Tyler, what type of company do we choose?
I was speaking earlier about the different types of product. In regards to the company, the importance of the company is you would want to focus and look at a mutual insurance company versus a stock insurance company. A mutual insurance companies are where the policy holders are basically the owners of the company. Whereas the stock insurance there’s actual stock, and shareholders are the ownership of the company. So there’s a conflict of interest there. There are basically four large performing mutual insurance companies where they have a proven track record on actual payouts not just illustrations and those for New York Life, Northwestern, Mass Mutual and Guardian are the top four companies when looking for that.
Again, it’s not only the company itself and each company has maybe its own different quirks and pros and cons. I don’t want people to get so caught up on the actual company because it’s the product. The process is also much more important than just the company itself. Policies within the same company or products within the same company if they’re not designed correctly will not serve your purpose. Might not be beneficial for you.

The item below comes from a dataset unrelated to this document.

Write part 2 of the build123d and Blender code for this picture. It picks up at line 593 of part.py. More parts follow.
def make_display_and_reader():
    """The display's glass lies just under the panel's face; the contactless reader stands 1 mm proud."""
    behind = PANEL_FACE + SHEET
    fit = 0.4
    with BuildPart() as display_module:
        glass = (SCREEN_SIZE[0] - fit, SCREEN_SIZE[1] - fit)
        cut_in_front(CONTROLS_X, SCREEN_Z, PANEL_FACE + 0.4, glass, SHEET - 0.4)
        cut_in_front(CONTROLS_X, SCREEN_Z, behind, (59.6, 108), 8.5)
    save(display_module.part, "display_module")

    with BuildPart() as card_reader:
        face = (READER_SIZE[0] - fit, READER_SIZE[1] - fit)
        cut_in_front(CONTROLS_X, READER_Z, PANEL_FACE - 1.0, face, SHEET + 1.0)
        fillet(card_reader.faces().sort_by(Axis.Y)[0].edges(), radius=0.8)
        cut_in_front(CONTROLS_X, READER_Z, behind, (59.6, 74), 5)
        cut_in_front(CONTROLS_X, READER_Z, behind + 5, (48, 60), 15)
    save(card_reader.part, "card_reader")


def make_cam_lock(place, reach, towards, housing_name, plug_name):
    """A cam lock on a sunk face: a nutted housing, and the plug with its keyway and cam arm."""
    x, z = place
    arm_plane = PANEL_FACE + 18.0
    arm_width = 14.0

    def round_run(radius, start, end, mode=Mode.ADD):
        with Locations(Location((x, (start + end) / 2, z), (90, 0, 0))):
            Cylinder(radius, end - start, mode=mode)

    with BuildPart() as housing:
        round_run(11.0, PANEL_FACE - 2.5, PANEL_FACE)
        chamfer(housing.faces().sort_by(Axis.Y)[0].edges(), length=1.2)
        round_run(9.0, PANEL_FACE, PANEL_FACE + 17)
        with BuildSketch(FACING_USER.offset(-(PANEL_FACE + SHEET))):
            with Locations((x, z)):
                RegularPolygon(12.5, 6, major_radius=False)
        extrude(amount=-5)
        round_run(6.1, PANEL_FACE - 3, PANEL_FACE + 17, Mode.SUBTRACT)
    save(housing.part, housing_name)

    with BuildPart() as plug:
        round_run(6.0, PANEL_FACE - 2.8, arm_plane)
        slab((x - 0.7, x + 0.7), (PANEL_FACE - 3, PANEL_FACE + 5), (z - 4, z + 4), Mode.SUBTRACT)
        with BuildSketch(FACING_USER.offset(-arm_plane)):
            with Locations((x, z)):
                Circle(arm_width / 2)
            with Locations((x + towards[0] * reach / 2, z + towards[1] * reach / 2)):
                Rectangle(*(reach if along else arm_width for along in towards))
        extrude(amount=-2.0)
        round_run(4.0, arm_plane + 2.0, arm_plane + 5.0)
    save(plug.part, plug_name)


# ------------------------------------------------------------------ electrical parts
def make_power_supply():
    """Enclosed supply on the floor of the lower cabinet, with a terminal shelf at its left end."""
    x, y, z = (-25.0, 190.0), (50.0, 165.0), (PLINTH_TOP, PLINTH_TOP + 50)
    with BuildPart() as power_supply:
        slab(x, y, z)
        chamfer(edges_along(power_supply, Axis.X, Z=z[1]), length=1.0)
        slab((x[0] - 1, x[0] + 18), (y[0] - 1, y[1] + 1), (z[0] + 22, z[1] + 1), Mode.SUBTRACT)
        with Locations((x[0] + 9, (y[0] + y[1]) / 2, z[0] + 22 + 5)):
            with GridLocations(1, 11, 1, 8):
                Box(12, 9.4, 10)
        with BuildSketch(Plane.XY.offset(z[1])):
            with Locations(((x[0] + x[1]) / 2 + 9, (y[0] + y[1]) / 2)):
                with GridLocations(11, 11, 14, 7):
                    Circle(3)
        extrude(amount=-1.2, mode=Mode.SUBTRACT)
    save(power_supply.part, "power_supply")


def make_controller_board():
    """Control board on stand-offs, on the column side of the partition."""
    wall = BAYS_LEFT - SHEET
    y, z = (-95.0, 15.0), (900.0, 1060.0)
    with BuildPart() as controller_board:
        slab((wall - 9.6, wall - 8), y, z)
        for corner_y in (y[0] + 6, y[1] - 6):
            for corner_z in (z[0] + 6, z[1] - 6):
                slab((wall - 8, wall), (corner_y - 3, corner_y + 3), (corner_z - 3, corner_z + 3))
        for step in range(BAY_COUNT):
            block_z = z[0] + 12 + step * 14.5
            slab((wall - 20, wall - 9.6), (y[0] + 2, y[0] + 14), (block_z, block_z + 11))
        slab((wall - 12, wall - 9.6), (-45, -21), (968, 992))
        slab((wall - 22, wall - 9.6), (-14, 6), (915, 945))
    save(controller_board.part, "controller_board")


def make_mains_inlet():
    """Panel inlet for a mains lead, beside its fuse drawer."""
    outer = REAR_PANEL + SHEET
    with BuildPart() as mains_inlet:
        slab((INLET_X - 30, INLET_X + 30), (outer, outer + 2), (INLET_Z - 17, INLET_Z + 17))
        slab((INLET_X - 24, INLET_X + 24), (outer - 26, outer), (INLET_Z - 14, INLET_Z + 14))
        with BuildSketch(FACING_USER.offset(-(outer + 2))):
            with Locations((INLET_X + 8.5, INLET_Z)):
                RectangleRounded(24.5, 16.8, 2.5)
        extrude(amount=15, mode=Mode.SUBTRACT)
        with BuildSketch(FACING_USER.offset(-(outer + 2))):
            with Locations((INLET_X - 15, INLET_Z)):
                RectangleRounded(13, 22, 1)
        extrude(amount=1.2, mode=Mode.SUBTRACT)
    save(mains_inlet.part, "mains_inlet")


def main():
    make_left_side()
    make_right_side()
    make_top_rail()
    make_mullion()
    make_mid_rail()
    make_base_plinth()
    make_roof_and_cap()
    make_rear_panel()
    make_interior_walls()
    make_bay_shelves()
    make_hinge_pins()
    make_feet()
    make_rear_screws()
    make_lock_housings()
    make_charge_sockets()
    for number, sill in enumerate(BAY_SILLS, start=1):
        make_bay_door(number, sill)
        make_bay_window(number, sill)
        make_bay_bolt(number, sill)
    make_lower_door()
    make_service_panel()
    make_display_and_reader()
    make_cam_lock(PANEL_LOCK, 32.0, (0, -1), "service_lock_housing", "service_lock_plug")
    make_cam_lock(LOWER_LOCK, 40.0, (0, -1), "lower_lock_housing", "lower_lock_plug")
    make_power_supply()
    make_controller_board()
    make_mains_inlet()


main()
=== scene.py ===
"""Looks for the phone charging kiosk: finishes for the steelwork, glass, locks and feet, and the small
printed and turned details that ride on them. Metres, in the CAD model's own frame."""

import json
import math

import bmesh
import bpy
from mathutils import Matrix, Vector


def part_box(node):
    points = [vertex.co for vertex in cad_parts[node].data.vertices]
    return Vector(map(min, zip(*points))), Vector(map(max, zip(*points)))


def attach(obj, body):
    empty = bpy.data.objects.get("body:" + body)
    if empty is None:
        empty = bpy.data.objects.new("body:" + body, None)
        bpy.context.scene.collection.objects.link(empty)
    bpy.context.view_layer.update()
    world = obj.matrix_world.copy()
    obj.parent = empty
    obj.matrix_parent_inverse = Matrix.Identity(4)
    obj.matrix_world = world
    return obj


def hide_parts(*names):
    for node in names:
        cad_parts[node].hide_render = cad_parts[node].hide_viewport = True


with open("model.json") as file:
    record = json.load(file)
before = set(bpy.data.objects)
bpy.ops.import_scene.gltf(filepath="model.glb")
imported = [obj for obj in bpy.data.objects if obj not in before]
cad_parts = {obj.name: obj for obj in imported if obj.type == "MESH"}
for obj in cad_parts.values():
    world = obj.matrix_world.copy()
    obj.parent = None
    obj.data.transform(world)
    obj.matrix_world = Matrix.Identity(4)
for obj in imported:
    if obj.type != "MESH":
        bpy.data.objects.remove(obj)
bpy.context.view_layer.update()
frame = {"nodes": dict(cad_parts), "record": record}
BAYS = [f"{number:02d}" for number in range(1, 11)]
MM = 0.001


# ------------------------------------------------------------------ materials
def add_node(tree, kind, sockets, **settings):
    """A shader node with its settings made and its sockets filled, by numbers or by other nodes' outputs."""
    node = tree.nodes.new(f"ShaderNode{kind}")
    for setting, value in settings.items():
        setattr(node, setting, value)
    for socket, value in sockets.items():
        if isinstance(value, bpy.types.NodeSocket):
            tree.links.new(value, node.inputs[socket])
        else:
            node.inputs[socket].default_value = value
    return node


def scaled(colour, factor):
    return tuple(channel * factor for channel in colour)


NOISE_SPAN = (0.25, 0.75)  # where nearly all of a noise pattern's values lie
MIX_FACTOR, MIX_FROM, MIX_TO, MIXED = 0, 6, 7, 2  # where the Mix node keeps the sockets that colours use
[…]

So the mutual insurance companies are those four that you mentioned?
Is there like a website we can go to? Where it’s like they are rated.
I think you could just go, you could Google top rated insurance companies, mutual insurance companies. A lot of times it’ll be a blend of the stock insurance and mutual insurance. It’s how they rate the companies could be different and even though at the top four a lot of them have their quirks. Some have flexibility in the sense of funding period allows a lot of flexibility there. Others have funding each within the year. You’re flexible. Some of the loans are handled differently between the companies. Some of them have different online portal so it’s not just the product itself. There’s some of those soft things that maybe make a company stand out for you personally.
And so the mutual insurance company is the ones that we’re used to. And I think some people will say, oh, they found this other company that has less requirements on the health screening and stuff like that. Those are like your lower level ones.
Very worried about a insurance company that doesn’t have a stringent underwriting process because it has a policy holder for a mutual insurance company. You are the owners of that, you want the insurance company to do well because you receive that back in dividends. And there may be some smaller insurance companies willing to forgo, maybe under medical underwriting, take a little bit more risky clients on. But that may hurt in the long run as far as the policies overall.